Directions: Restate, word for word, every line of the data.

Raw data:
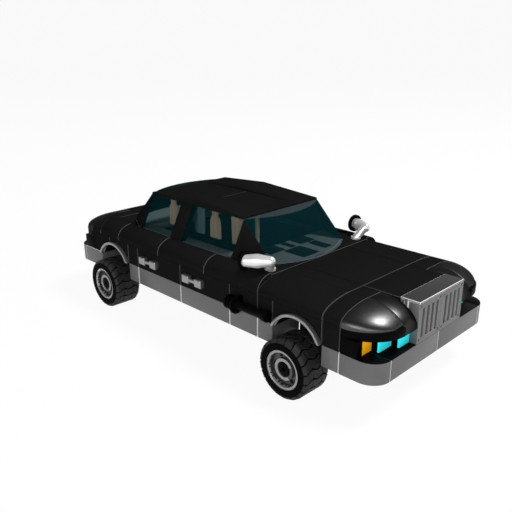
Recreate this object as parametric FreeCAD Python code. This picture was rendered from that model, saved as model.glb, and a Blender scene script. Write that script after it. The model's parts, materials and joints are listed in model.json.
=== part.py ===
import FreeCAD, Part
import os
from math import asin, cos, pi, radians, sin, sqrt
from FreeCAD import Vector

# A brick-built toy hearse. X points forward, Y to the car's left, Z up, in millimetres.
# The origin is on the ground, under the middle of the car. Lengths along the car and across it
# are counted in studs from there, heights in plates above the grey band's top edge.

# Building grid
pitch = 8.0
plate = 3.2
seam = 0.2
end_studs = 12.0
half_width_studs = 5.0
inner_wall_studs = 4.0
deck_edge_studs = 3.0
nose_edge_studs = 2.0
nose_studs = 2.0
band_height = 8.4
band_depth_studs = 2.0
corner_studs = 1.0
sill_joint_studs = (-5, -1, 3, 5)
flank_joint_studs = (-5, -1, 3, 5)
tail_joint_studs = -8
shoulder_joint_studs = (-9, -7, -3, 1, 5, 9)
brick_plates = 3
deck_plates = 5

# Wheels and arches
axle_studs = 7.5
arch_half_studs = 1.5
axle_drop = 12.1
rim_radius = 7.85
tyre_wall = 4.15
tyre_width = 14.0
tyre_lean = 1.2
tyre_proud = 8.0
rim_inset = 0.5
rim_lip = 0.9
rim_dish = 2.6
rim_web = 2.4
rim_wall = 1.25
hub_step = 0.7
hub_ring_width = 1.3
rim_slots = 6
rim_slot_land = 0.15
pin_radius = 2.4
pin_bore_radius = 0.9
pin_bore_depth = 3.0
running_clearance = 0.05
collar_radius = 3.4
collar_gap = 0.3
holder_half_length = 4.0
holder_setback = 2.5
arch_ring_width = 1.3
arch_centre_drop = 5.0
arch_proud = 1.8
arch_seat = 0.6
arch_clearance = 0.05

# Shoulders, domes and nose
shoulder_lip = 1.2
narrow_shoulder_rise = 6.0
slope_height_plates = 3
dome_end_lip = 0.3
dome_end_height = 0.6
dome_front_inset = 0.7
dome_slices = 7
lamp_depth = 0.8
lamp_step = 3.0
lamp_front_setback = 3.0
lamp_shift = 1.3
lamp_wall = 3.1
lamp_wall_proud = 0.3
lamp_plates = 2

# Grille
grille_depth_studs = 1.0
grille_panel_depth = 3.2
grille_rise = 0.4
grille_cap = 0.8
grille_cap_lip = 0.4
grille_rib_setback = 1.6
grille_rib_width = 1.6
grille_slots = 4
grille_slot_width = 1.7
grille_slot_depth = 1.4
grille_border = 1.6
grille_slot_margin = 2.1
grille_overcut = 1.0
grille_hole_radius = 0.6
tailgate_rounding = 0.8
grille_hole_inset = 1.3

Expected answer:
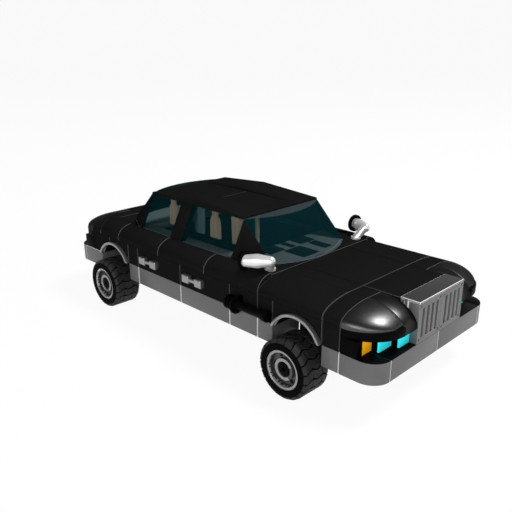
Recreate this object as parametric FreeCAD Python code. This picture was rendered from that model, saved as model.glb, and a Blender scene script. Write that script after it. The model's parts, materials and joints are listed in model.json.
=== part.py ===
import FreeCAD, Part
import os
from math import asin, cos, pi, radians, sin, sqrt
from FreeCAD import Vector

# A brick-built toy hearse. X points forward, Y to the car's left, Z up, in millimetres.
# The origin is on the ground, under the middle of the car. Lengths along the car and across it
# are counted in studs from there, heights in plates above the grey band's top edge.

# Building grid
pitch = 8.0
plate = 3.2
seam = 0.2
end_studs = 12.0
half_width_studs = 5.0
inner_wall_studs = 4.0
deck_edge_studs = 3.0
nose_edge_studs = 2.0
nose_studs = 2.0
band_height = 8.4
band_depth_studs = 2.0
corner_studs = 1.0
sill_joint_studs = (-5, -1, 3, 5)
flank_joint_studs = (-5, -1, 3, 5)
tail_joint_studs = -8
shoulder_joint_studs = (-9, -7, -3, 1, 5, 9)
brick_plates = 3
deck_plates = 5

# Wheels and arches
axle_studs = 7.5
arch_half_studs = 1.5
axle_drop = 12.1
rim_radius = 7.85
tyre_wall = 4.15
tyre_width = 14.0
tyre_lean = 1.2
tyre_proud = 8.0
rim_inset = 0.5
rim_lip = 0.9
rim_dish = 2.6
rim_web = 2.4
rim_wall = 1.25
hub_step = 0.7
hub_ring_width = 1.3
rim_slots = 6
rim_slot_land = 0.15
pin_radius = 2.4
pin_bore_radius = 0.9
pin_bore_depth = 3.0
running_clearance = 0.05
collar_radius = 3.4
collar_gap = 0.3
holder_half_length = 4.0
holder_setback = 2.5
arch_ring_width = 1.3
arch_centre_drop = 5.0
arch_proud = 1.8
arch_seat = 0.6
arch_clearance = 0.05

# Shoulders, domes and nose
shoulder_lip = 1.2
narrow_shoulder_rise = 6.0
slope_height_plates = 3
dome_end_lip = 0.3
dome_end_height = 0.6
dome_front_inset = 0.7
dome_slices = 7
lamp_depth = 0.8
lamp_step = 3.0
lamp_front_setback = 3.0
lamp_shift = 1.3
lamp_wall = 3.1
lamp_wall_proud = 0.3
lamp_plates = 2

# Grille
grille_depth_studs = 1.0
grille_panel_depth = 3.2
grille_rise = 0.4
grille_cap = 0.8
grille_cap_lip = 0.4
grille_rib_setback = 1.6
grille_rib_width = 1.6
grille_slots = 4
grille_slot_width = 1.7
grille_slot_depth = 1.4
grille_border = 1.6
grille_slot_margin = 2.1
grille_overcut = 1.0
grille_hole_radius = 0.6
tailgate_rounding = 0.8
grille_hole_inset = 1.3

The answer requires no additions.